- What is needed
Where the string "True" occurs in the material below, report the whole line.

....................

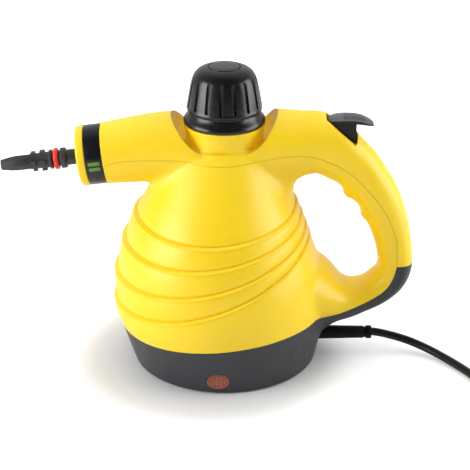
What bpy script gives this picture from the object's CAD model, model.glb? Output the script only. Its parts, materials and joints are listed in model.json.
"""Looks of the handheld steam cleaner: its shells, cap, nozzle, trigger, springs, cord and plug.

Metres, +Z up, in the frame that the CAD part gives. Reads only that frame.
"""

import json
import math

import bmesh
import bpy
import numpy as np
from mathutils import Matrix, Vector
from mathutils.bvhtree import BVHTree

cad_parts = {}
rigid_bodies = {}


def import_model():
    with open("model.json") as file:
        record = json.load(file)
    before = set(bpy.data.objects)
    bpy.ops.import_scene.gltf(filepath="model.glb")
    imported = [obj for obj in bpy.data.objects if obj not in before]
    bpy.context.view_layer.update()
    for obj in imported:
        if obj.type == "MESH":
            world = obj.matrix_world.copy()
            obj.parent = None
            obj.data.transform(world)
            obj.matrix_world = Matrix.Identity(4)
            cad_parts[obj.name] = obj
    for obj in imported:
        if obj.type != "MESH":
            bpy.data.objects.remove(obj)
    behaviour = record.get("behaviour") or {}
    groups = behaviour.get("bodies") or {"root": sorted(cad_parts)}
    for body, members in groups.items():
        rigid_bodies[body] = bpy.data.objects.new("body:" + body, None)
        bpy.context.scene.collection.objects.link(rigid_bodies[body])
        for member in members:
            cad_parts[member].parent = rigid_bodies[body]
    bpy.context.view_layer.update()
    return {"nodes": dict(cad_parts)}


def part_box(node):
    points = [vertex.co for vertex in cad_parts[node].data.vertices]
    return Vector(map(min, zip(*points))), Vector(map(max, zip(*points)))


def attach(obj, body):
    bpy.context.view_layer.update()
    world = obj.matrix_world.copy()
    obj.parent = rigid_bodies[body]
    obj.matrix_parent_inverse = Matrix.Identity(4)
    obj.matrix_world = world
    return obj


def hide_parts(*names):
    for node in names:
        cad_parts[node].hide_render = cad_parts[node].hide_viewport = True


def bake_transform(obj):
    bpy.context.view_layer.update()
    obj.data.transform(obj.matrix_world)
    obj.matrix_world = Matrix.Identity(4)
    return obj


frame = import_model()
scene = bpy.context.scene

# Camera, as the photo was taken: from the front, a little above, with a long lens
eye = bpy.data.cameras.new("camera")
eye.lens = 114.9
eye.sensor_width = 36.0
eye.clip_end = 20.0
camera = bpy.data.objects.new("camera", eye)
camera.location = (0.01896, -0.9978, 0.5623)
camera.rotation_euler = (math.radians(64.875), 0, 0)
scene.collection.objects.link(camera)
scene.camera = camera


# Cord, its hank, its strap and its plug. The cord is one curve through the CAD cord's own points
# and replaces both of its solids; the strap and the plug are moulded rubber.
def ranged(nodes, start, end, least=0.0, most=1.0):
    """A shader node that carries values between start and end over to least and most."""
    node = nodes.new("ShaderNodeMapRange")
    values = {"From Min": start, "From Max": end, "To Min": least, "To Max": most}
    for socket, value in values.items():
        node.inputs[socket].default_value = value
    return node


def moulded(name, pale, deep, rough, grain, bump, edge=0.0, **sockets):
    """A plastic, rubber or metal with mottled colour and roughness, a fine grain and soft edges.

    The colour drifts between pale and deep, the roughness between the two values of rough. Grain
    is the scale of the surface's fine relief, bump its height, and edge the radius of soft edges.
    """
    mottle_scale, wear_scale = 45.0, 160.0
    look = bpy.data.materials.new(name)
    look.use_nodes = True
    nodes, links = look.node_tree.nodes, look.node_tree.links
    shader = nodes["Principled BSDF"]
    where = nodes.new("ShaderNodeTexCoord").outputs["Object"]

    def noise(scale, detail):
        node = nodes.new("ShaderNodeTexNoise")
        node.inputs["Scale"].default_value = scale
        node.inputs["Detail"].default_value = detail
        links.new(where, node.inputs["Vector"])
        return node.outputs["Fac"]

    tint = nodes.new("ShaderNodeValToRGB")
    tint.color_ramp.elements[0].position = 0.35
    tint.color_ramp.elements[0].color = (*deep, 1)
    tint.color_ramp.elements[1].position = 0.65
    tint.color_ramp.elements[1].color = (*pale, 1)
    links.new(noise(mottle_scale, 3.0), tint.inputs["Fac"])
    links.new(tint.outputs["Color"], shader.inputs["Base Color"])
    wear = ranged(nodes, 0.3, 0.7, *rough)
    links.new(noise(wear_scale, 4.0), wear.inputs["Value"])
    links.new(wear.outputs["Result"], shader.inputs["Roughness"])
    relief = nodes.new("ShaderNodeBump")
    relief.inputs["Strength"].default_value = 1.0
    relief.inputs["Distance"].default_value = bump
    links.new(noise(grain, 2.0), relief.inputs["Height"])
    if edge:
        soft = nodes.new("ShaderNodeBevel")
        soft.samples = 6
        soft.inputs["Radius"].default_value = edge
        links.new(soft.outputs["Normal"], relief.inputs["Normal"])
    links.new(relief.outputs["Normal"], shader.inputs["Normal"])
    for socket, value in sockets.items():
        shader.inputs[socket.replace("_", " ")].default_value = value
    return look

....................

- Task output
        cad_parts[node].hide_render = cad_parts[node].hide_viewport = True
    look.use_nodes = True